--- DATA BLOCK ---

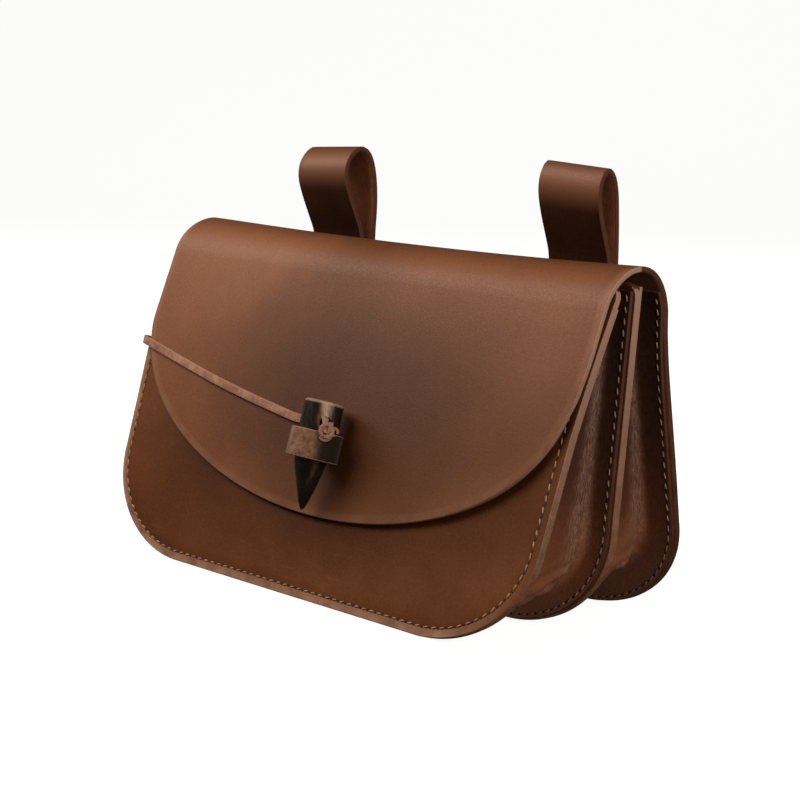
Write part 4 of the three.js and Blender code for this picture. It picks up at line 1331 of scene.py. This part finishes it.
clear_selection()
bpy.ops.mesh.primitive_circle_add(vertices=10, radius=0.5 * MM, fill_type="NGON")
pricked = bpy.context.object
pricked.name = "hole_master"
bpy.ops.object.mode_set(mode="EDIT")
bpy.ops.mesh.select_all(action="SELECT")
bpy.ops.mesh.inset(thickness=0.15 * MM, depth=0.04 * MM)
bpy.ops.mesh.select_all(action="SELECT")
bpy.ops.transform.resize(value=(1.25, 0.95, 1), center_override=(0, 0, 0))
bpy.ops.object.mode_set(mode="OBJECT")
print("thread faces:", len(thread.data.polygons), "hole faces:", len(pricked.data.polygons))

# %% Copy them along a way
STITCH, STITCH_INSET, SLANT = 4.1, 3.6, radians(12)


def sew(name, leaf, n, facing, way, material, slot):
    """A run of stitches along a way, on the side that faces forward (1) or backward (-1)."""
    threads, holes = [], []
    for k, (x, s, in_x, in_s) in enumerate(way):
        along = Vector((in_s, -in_x, 0)) if facing > 0 else Vector((-in_s, in_x, 0))
        up = Vector((0, 0, facing))
        frame_turn = Matrix((along, up.cross(along), up)).transposed().to_4x4()
        for master, bunch, lift in ((pricked, holes, 0.03), (thread, threads, 0.05)):
            if master is thread and k == len(way) - 1:
                continue
            near = way[k] if master is pricked else (way[k] + way[k + 1]) / 2
            if master is thread and hypot(*(way[k + 1] - way[k])[:2]) > 1.5 * STITCH:
                continue
            copy = master.copy()
            copy.data = master.data.copy()
            bpy.context.scene.collection.objects.link(copy)
            tilt = Matrix.Rotation(SLANT * (1 + 0.4 * sin(7.0 * k)), 4, "Z")
            out = n + facing * lift + (arch_lean(leaf, near[1]) if facing > 0 else 0)
            copy.matrix_world = Matrix.Translation(
                Vector((near[0], near[1], out)) * MM) @ frame_turn @ tilt
            bunch.append(copy)
    for bunch, finish, suffix in ((threads, material, "threads"), (holes, stitch_hole, "holes")):
        clear_selection()
        for copy in bunch:
            copy.select_set(True)
        bpy.context.view_layer.objects.active = bunch[0]
        bpy.ops.object.transform_apply(location=True, rotation=True, scale=True)
        bpy.ops.object.join()
        piece = bpy.context.object
        piece.name = name + "_" + suffix
        piece.data.materials.clear()
        dress(piece, finish)
        carry_to_leaf(piece, leaf, LEAF[leaf][3])
        finish_piece(piece, slot)


# %% Round each panel, on the outside and on both sides of the flanges
front_way = u_path(PANEL_HEIGHT - 5, STITCH_INSET, STITCH)
divider_way = u_path(DIVIDER_HEIGHT - 3.5, 2.4, STITCH)
back_way = u_path(ARCH_BACK + 6, 2.4, STITCH)
flange_face = GAP + GUSSET_LEATHER
sew("front_stitch", "front", 0, 1, front_way, tan_thread, "panel_leather")
sew("front_inner_stitch", "front", -LEATHER - flange_face, -1, front_way, cream_thread,
    "gusset_leather")
sew("divider_stitch", "divider", flange_face, 1, divider_way, cream_thread, "gusset_leather")
sew("divider_inner_stitch", "divider", -LEATHER - flange_face, -1, divider_way, cream_thread,
    "gusset_leather")
sew("back_stitch", "back", flange_face, 1, back_way, cream_thread, "gusset_leather")
sew("back_outer_stitch", "back", -LEATHER, -1, u_path(ARCH_BACK - 1, STITCH_INSET, STITCH),
    tan_thread, "flap_leather")

# %% A box of stitches on each strap
STRAP_FACE = -6.6
for name, (middle, rise, splay) in (("left", LEFT_LOOP), ("right", RIGHT_LOOP)):
    turn = radians(splay)
    rows = []
    for in_x, in_s, reach, half in ((0, 1, -13.5, 10.5), (-1, 0, -10.5, 13.5),
                                    (0, -1, -13.5, 10.5), (1, 0, -10.5, 13.5)):
        for step in np.linspace(-half, half, int(2 * half / STITCH) + 1):
            across = reach * in_x + step * abs(in_s) * in_s
            up = reach * in_s - step * abs(in_x) * in_x
            x, s, _ = on_strap(middle, rise, splay, across, up - 18, 0)
            rows.append((x, s, in_x * cos(turn) - in_s * sin(turn),
                         in_x * sin(turn) + in_s * cos(turn)))
    sew("strap_stitch_" + name, "back", STRAP_FACE, -1, np.array(rows), tan_thread,
        "strap_leather")
for master in (thread, pricked):
    bpy.data.objects.remove(master)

---

Quote the data above verbatim from its first line to the line that includes "STITCH, STITCH_INSET, SLANT", with both boundary lines retained.

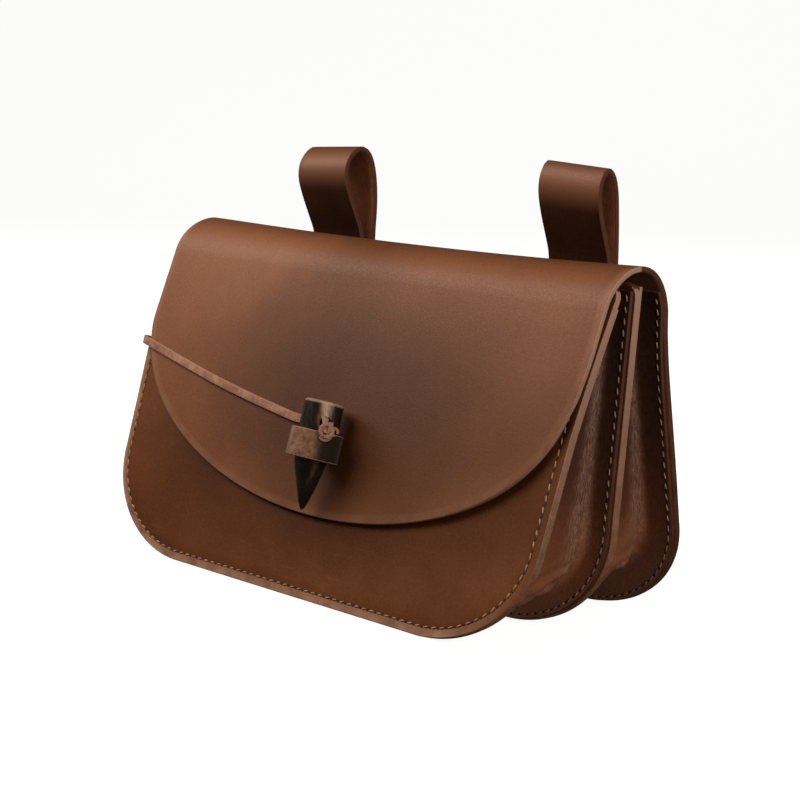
Write part 4 of the three.js and Blender code for this picture. It picks up at line 1331 of scene.py. This part finishes it.
clear_selection()
bpy.ops.mesh.primitive_circle_add(vertices=10, radius=0.5 * MM, fill_type="NGON")
pricked = bpy.context.object
pricked.name = "hole_master"
bpy.ops.object.mode_set(mode="EDIT")
bpy.ops.mesh.select_all(action="SELECT")
bpy.ops.mesh.inset(thickness=0.15 * MM, depth=0.04 * MM)
bpy.ops.mesh.select_all(action="SELECT")
bpy.ops.transform.resize(value=(1.25, 0.95, 1), center_override=(0, 0, 0))
bpy.ops.object.mode_set(mode="OBJECT")
print("thread faces:", len(thread.data.polygons), "hole faces:", len(pricked.data.polygons))

# %% Copy them along a way
STITCH, STITCH_INSET, SLANT = 4.1, 3.6, radians(12)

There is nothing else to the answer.